Le crochet de pointe
Moins puissant que le crochet de talon, le crochet de pointe, aussi appelé « spatule » ou « clog », reste fort utile quand il vous manque un peu d’allonge pour placer un talon. Cette technique est employée dans les dévers et les surplombs.
La pointe contre pointe
La « pointe contre pointe » est l’arme absolue dès que l’inclinaison permet cet effet de style, donc généralement dans des dévers prononcés. La technique consiste à placer un pied en crochet de pointe derrière la prise et à tirer fortement dessus, tandis que le deuxième pied appuie directement sur la prise.

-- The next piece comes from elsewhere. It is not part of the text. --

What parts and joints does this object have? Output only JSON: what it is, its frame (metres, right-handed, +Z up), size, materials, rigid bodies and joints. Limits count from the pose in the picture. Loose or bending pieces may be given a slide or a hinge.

Utilisant nos plus puissants muscles que sont ceux des jambes, ce travail en opposition de forces permet un verrouillage extrêmement efficace.
Encore plus redoutable que tous les autres crochetages de pied, le talon pointe n’a qu’un inconvénient : sa redoutable efficacité. En effet, si vous avez trouvé le trou idéal pour y rentrer tout votre chausson, l’effort entre votre pointe et votre talon scellera votre pied au support, d’où l’inconvénient que cela peut entraîner en cas de chute, car vous risquez de vous retrouver pendu par le pied…
Tout comme la main, il est aussi possible de coincer le pied dans une prise, le plus souvent une fissure. On peut adopter deux techniques : le verrouillage par torsion du pied, ou alors plus simplement, par pression jusqu’à ce que le chausson se coince. Attention, dans ces deux cas, il vaut mieux ne pas tomber car les pieds peuvent réellement rester bloqués…
Le no foot
La traduction française est claire : « sans pied ». Cela pourrait être la conséquence d’une pose de pied ratée, mais avec l’évolution de l’escalade, le « no foot » est devenu une technique à part entière. Celle-ci peut s’avérer stratégique et économique sur quelques mouvements, car elle permet de passer d’une prise à l’autre sans avoir à poser les pieds.